EXERCISE DETAILS » Look in the data below for the line that contains "const group = new THREE.Group();". Copy that line and the remaining lines exactly.

PROVIDED DATA »
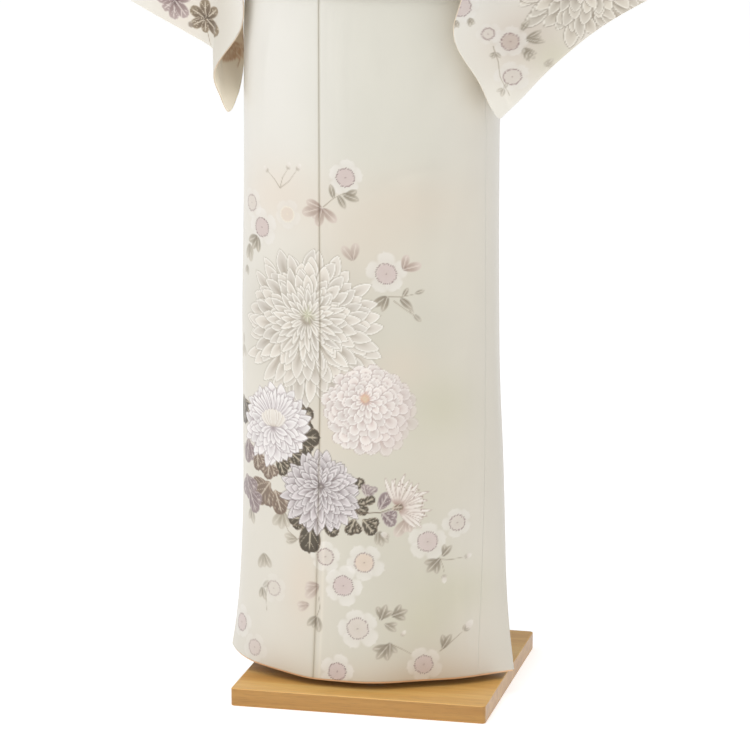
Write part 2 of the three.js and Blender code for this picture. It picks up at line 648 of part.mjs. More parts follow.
const HEM_LINING = { below: 2.5, inset: 2, gap: 0.5 };

// The hem lining lies just inside every panel's lowest row, and its edge hangs a little below.
function makeHemLining(look) {
  const fromEdge = [-OKUMI_WIDTH + HEM_LINING.inset, ...WIDTHS.okumiLeft.slice(1, -1).reverse()];
  const toEdge = [...WIDTHS.okumiRight.slice(1, -1), OKUMI_SEAM_RIGHT + OKUMI_WIDTH - HEM_LINING.inset];
  const inner = (widths) => [...widths].sort((a, b) => a - b).slice(1, -1);
  const widths = [
    ...fromEdge, 0, ...inner(WIDTHS.frontLeft), SIDE_LEFT, ...inner(WIDTHS.backLeft), CENTRE_BACK,
    ...inner(WIDTHS.backRight), SIDE_RIGHT, ...inner(WIDTHS.frontRight), OKUMI_SEAM_RIGHT, ...toEdge,
  ];
  const sheet = [
    widths.map((w) => wrapAt(w, hemZ(w) - HEM_LINING.below)),
    widths.map((w) => wrapAt(w, hemZ(w))),
    widths.map((w) => wrapAt(w, SKIRT_ROWS[0])),
  ];
  return wall('hem_lining', sheet, LINING, look, { shift: -(CLOTH / 2 + HEM_LINING.gap + LINING / 2) });
}

// ---------------------------------------------------------------- sleeves

const ARMHOLE_CLEAR = 1.6;       // between the armhole edge and the sleeve's edge

// One loop of a sleeve: top, down the front cloth, bottom, up the back cloth.
function loopFrom(side, top, front, bottom, back) {
  const points = [top, ...front, bottom, ...back.reverse()];
  return points.map(([x, y, z]) => new THREE.Vector3(side * x, y, z));
}

function innerLoop(side, edge) {
  const table = [...edge];
  const free = (z, face) => {
    const row = rowAt(table, 'z', z);
    return [row[`${face}X`], row[`${face}Y`], z];
  };
  const sewn = (z, face) => {
    const { position } = chestAt(rowAt(CHEST, 'z', z).edgeX, z, face);
    return [position.x + ARMHOLE_CLEAR, position.y, z];
  };
  const face = (name) => LOOP.map(({ edgeZ: z }) => (z > table[0].z ? sewn(z, name) : free(z, name)));
  const tip = table[table.length - 1];
  const top = [SHOULDER_END.x + ARMHOLE_CLEAR, RIDGE_Y, SHOULDER_END.z];
  return loopFrom(side, top, face('front'), [tip.frontX, tip.frontY, tip.z], face('back'));
}

const rodZ = (x) => ROD.zAtShoulder + (x - SHOULDER_END.x) * ROD.rise;
const sleeveTopZ = (x) => rodZ(x) + SLEEVE_TOP_RADIUS;

// A loop that hangs plainly from the rod at x. Below the cuff the outermost loop is sewn flat.
function hangingLoop(side, x, bottomZ, openness) {
  const top = sleeveTopZ(x);
  const face = (sign) => LOOP.map(({ share, half }) => {
    const z = mix(top, bottomZ, share);
    return [x, RIDGE_Y + sign * half * openness(top - z), z];
  });
  return loopFrom(side, [x, RIDGE_Y, top], face(-1), [x, RIDGE_Y, bottomZ], face(1));
}

// The loop along the soft fold beside the inner edge.
function foldLoop(side, fold) {
  const tip = fold[fold.length - 1];
  const x = tip.frontX;
  const top = sleeveTopZ(x);
  const face = (name, sign) => LOOP.map(({ share, half }) => {
    const z = mix(top, tip.z, share);
    if (z > fold[0].z) {
      const t = (top - z) / (top - fold[0].z);
      const hung = RIDGE_Y + sign * half;
      return [mix(x, fold[0][`${name}X`], t), mix(hung, fold[0][`${name}Y`], t * t), z];
    }
    const row = rowAt(fold, 'z', z);
    return [row[`${name}X`], row[`${name}Y`], z];
  });
  const lowest = [tip.frontX, tip.frontY, tip.z];
  return loopFrom(side, [x, RIDGE_Y, top], face('front', -1), lowest, face('back', 1));
}

function sleeveLoops(side, shape) {
  const inner = innerLoop(side, shape.edge);
  const fold = foldLoop(side, shape.fold);
  const loops = [inner, inner.map((p, i) => p.clone().lerp(fold[i], 0.5)), fold];
  const foldX = shape.fold[shape.fold.length - 1].frontX;
  SLEEVE_STATIONS.forEach((x, k) => {
    const outermost = k === SLEEVE_STATIONS.length - 1;
    const beforeLast = k === SLEEVE_STATIONS.length - 2;
    const closing = outermost ? 0.05 : beforeLast ? 0.6 : 1;
    const openness = (drop) => (drop < CUFF_DEPTH ? 1 : mix(1, closing, smooth((drop - CUFF_DEPTH) / 30)));
    const loop = hangingLoop(side, x, rowAt(shape.bottom, 'x', x).z, openness);
    const carried = fold.map((p, i) => new THREE.Vector3(loop[i].x, p.y, loop[i].z));
    const dx = Math.abs(x - foldX);
    loops.push(loop.map((p, i) => p.lerp(carried[i], dx > 0 ? FOLD_FADE[k] : 1)));
  });
  return loops;
}

function makeSleeve(name, side, look, liningLook) {
  const shape = SLEEVES[name];
  const loops = sleeveLoops(side, shape);
  const middles = loops.map((loop) => {
    const sum = loop.reduce((total, p) => total.add(p), new THREE.Vector3());
    return sum.multiplyScalar(1 / loop.length);
  });
  const outwards = (position, j) => new THREE.Vector3(0, 1, 1).multiply(position.clone().sub(middles[j]));
  const sheet = sheetFromPoints(loops, outwards, true);
  sheet.forEach((loop, j) => fixTurns(loop, middles[j]));
  const sleeve = wall(`sleeve_${name}`, sheet, CLOTH, look, { tube: true });
  const lined = sheet.slice(0, 3).map((loop) => loop.slice(LINED_FROM, loop.length - LINED_FROM + 1));
  const shift = -(CLOTH / 2 + SEAM + LINING / 2);
  const lining = wall(`sleeve_lining_${name}`, lined, LINING, liningLook, { shift });
  return [sleeve, lining];
}

const LINED_FROM = 6;            // the lining starts at the lower end of the armhole

// At the top fold and the bottom seam the cloth turns right round, so out is straight up or down.
function fixTurns(loop, middle) {
  const bottom = loop.length / 2;
  for (const i of [0, bottom]) {
    const away = loop[i].position.clone().sub(middle);
    away.x = 0;
    away.y = 0;
    loop[i].normal.copy(away.normalize());
  }
}

// ---------------------------------------------------------------- form, rods, pole and board

function manifoldFrom(geometry) {
  const bare = geometry.clone();
  bare.deleteAttribute('normal');
  bare.deleteAttribute('uv');
  const merged = mergeVertices(bare, 1e-4);
  return new wasm.Manifold(new wasm.Mesh({
    numProp: 3,
    vertProperties: new Float32Array(merged.attributes.position.array),
    triVerts: new Uint32Array(merged.index.array),
  }));
}

function geometryFrom(manifold) {
  const cut = manifold.getMesh();
  const geometry = new THREE.BufferGeometry();
  geometry.setAttribute('position', new THREE.Float32BufferAttribute(cut.vertProperties, 3));
  geometry.setIndex(Array.from(cut.triVerts));
  geometry.computeVertexNormals();
  return geometry;
}

// A round bar between two points, as a geometry in place.
function bar(from, to, radius, sides) {
  const length = from.distanceTo(to);
  const geometry = new THREE.CylinderGeometry(radius, radius, length, sides);
  geometry.translate(0, length / 2, 0);
  const turn = new THREE.Quaternion().setFromUnitVectors(
    new THREE.Vector3(0, 1, 0),
    to.clone().sub(from).normalize(),
  );
  geometry.applyQuaternion(turn);
  geometry.translate(from.x, from.y, from.z);
  return geometry;
}

function named(name, geometry, look) {
  const mesh = new THREE.Mesh(geometry, look);
  mesh.name = name;
  return mesh;
}

// The form's outside: rings from the hips to the neck cap, closed at both ends.
function formGeometry() {
  const positions = [];
  for (const { x, y, z } of FORM) {
    for (let i = 0; i < FORM_SIDES; i++) {
      const angle = (2 * Math.PI * i) / FORM_SIDES;
      positions.push(FORM_SHIFT.x + x * Math.cos(angle), FORM_SHIFT.y + y * Math.sin(angle), z);
    }
  }
  const triangles = [];
  for (let j = 0; j < FORM.length - 1; j++) {
    for (let i = 0; i < FORM_SIDES; i++) {
      const a = j * FORM_SIDES + i;
      const b = j * FORM_SIDES + ((i + 1) % FORM_SIDES);
      triangles.push(a, b, b + FORM_SIDES, a, b + FORM_SIDES, a + FORM_SIDES);
    }
  }
  const ends = [{ ring: 0, z: FORM[0].z }, { ring: FORM.length - 1, z: FORM[FORM.length - 1].z + 1 }];
  for (const { ring, z } of ends) {
    const centre = positions.length / 3;
    positions.push(FORM_SHIFT.x, FORM_SHIFT.y, z);
    for (let i = 0; i < FORM_SIDES; i++) {
      const a = ring * FORM_SIDES + i;
      const b = ring * FORM_SIDES + ((i + 1) % FORM_SIDES);
      triangles.push(...(ring === 0 ? [centre, b, a] : [centre, a, b]));
    }
  }
  const geometry = new THREE.BufferGeometry();
  geometry.setAttribute('position', new THREE.Float32BufferAttribute(positions, 3));
  geometry.setIndex(triangles);
  return geometry;
}

function rodEnds(side) {
  const outerX = SHOULDER_END.x + SLEEVE_WIDTH / Math.hypot(1, ROD.rise) - 6;
  const innerX = FORM[10].x - ROD.intoForm;
  const at = (x) => new THREE.Vector3(side * x, RIDGE_Y, rodZ(x));
  return [at(innerX), at(outerX)];
}

const rounded = (side, corner) => {
  const half = side / 2;
  const shape = new THREE.Shape();
  shape.moveTo(half, -half + corner);
  shape.lineTo(half, half - corner);
  shape.absarc(half - corner, half - corner, corner, 0, Math.PI / 2);
  shape.lineTo(-half + corner, half);
  shape.absarc(-half + corner, half - corner, corner, Math.PI / 2, Math.PI);
  shape.lineTo(-half, -half + corner);
  shape.absarc(-half + corner, -half + corner, corner, Math.PI, Math.PI * 1.5);
  shape.lineTo(half - corner, -half);
  shape.absarc(half - corner, -half + corner, corner, Math.PI * 1.5, Math.PI * 2);
  return shape;
};

function makeStand() {
  const foot = BOARD.thick - BOARD.socket;
  const poleAt = (z) => new THREE.Vector3(POLE.x, POLE.y, z);
  const poleTop = FORM[0].z + POLE.intoForm;
  const steel = material(COLOURS.steel, 0.35, 0.9);
  const pole = named('form_pole', bar(poleAt(foot + FIT), poleAt(poleTop), POLE.radius, 24), steel);

  let form = manifoldFrom(formGeometry());
  const poleHole = bar(poleAt(FORM[0].z - 20), poleAt(poleTop + FIT), POLE.radius + FIT, 24);
  form = form.subtract(manifoldFrom(poleHole));
  const rods = [];
  for (const [name, side] of [['left', 1], ['right', -1]]) {
    const [inner, outer] = rodEnds(side);
    const deeper = inner.clone().sub(outer.clone().sub(inner).normalize().multiplyScalar(FIT));
    form = form.subtract(manifoldFrom(bar(deeper, outer, ROD.radius + FIT, 16)));
    rods.push(named(`sleeve_rod_${name}`, bar(inner, outer, ROD.radius, 16), steel));
  }
  const formMesh = named('form_torso', geometryFrom(form), material(COLOURS.form, 0.8));

  const { side, thick, corner, bevel } = BOARD;
  const slab = new THREE.ExtrudeGeometry(rounded(side - 2 * bevel, corner), {
    depth: thick - 2 * bevel,
    bevelEnabled: true,
    bevelSize: bevel,
    bevelThickness: bevel,
    bevelSegments: 2,
    curveSegments: 3,
  });
  slab.translate(-BODY_AXIS.x, -BODY_AXIS.y, bevel);
  const socket = bar(poleAt(foot), poleAt(thick + 20), POLE.radius + FIT, 24);
  const drilled = geometryFrom(manifoldFrom(slab).subtract(manifoldFrom(socket)));
  const board = named('base_board', drilled, material(COLOURS.beech, 0.5));
  return [formMesh, pole, ...rods, board];
}

// ---------------------------------------------------------------- the whole part

const silk = material(COLOURS.silk, 0.55);
const liningLook = material(COLOURS.lining, 0.6);
const worn = new THREE.Group();
worn.add(...makeBodies(silk));
worn.add(...makeOkumi(silk));
worn.add(...makeCollar(silk));
worn.add(makeSash(material(COLOURS.sash, 0.6)));
worn.add(makeHemLining(liningLook));
worn.add(...makeSleeve('left', 1, silk, liningLook));
worn.add(...makeSleeve('right', -1, silk, liningLook));
worn.add(...makeStand());

// The origin is the middle of the part's footprint, on the ground.
worn.updateMatrixWorld(true);
const footprint = new THREE.Box3().setFromObject(worn).getCenter(new THREE.Vector3());
worn.position.set(-footprint.x, -footprint.y, 0);

const group = new THREE.Group();
group.name = 'houmongi_kimono';
group.add(worn);

export default group;
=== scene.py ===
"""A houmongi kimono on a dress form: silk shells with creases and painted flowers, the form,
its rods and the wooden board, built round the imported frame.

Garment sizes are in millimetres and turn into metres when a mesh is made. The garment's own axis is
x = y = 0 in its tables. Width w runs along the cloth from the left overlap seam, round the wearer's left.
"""

import math

import bpy
import numpy as np
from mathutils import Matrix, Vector


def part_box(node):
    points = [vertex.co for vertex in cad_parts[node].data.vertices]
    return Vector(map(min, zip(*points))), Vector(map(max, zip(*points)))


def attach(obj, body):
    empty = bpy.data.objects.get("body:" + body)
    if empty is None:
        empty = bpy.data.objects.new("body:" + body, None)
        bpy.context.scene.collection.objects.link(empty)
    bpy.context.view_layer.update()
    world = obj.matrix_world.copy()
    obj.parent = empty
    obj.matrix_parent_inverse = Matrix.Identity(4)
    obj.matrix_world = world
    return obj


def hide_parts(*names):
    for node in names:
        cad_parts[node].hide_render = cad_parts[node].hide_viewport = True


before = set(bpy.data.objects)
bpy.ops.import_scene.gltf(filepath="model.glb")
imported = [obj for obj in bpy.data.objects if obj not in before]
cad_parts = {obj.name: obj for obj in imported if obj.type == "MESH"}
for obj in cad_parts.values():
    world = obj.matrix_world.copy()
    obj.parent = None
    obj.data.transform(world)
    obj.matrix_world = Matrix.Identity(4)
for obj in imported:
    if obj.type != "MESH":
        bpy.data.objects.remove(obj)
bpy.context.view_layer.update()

MM = 0.001

# ---------------------------------------------------------------- sizes, in mm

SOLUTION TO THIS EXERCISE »
const group = new THREE.Group();
group.name = 'houmongi_kimono';
group.add(worn);

export default group;
=== scene.py ===
"""A houmongi kimono on a dress form: silk shells with creases and painted flowers, the form,
its rods and the wooden board, built round the imported frame.

Garment sizes are in millimetres and turn into metres when a mesh is made. The garment's own axis is
x = y = 0 in its tables. Width w runs along the cloth from the left overlap seam, round the wearer's left.
"""

import math

import bpy
import numpy as np
from mathutils import Matrix, Vector


def part_box(node):
    points = [vertex.co for vertex in cad_parts[node].data.vertices]
    return Vector(map(min, zip(*points))), Vector(map(max, zip(*points)))


def attach(obj, body):
    empty = bpy.data.objects.get("body:" + body)
    if empty is None:
        empty = bpy.data.objects.new("body:" + body, None)
        bpy.context.scene.collection.objects.link(empty)
    bpy.context.view_layer.update()
    world = obj.matrix_world.copy()
    obj.parent = empty
    obj.matrix_parent_inverse = Matrix.Identity(4)
    obj.matrix_world = world
    return obj


def hide_parts(*names):
    for node in names:
        cad_parts[node].hide_render = cad_parts[node].hide_viewport = True


before = set(bpy.data.objects)
bpy.ops.import_scene.gltf(filepath="model.glb")
imported = [obj for obj in bpy.data.objects if obj not in before]
cad_parts = {obj.name: obj for obj in imported if obj.type == "MESH"}
for obj in cad_parts.values():
    world = obj.matrix_world.copy()
    obj.parent = None
    obj.data.transform(world)
    obj.matrix_world = Matrix.Identity(4)
for obj in imported:
    if obj.type != "MESH":
        bpy.data.objects.remove(obj)
bpy.context.view_layer.update()

MM = 0.001

# ---------------------------------------------------------------- sizes, in mm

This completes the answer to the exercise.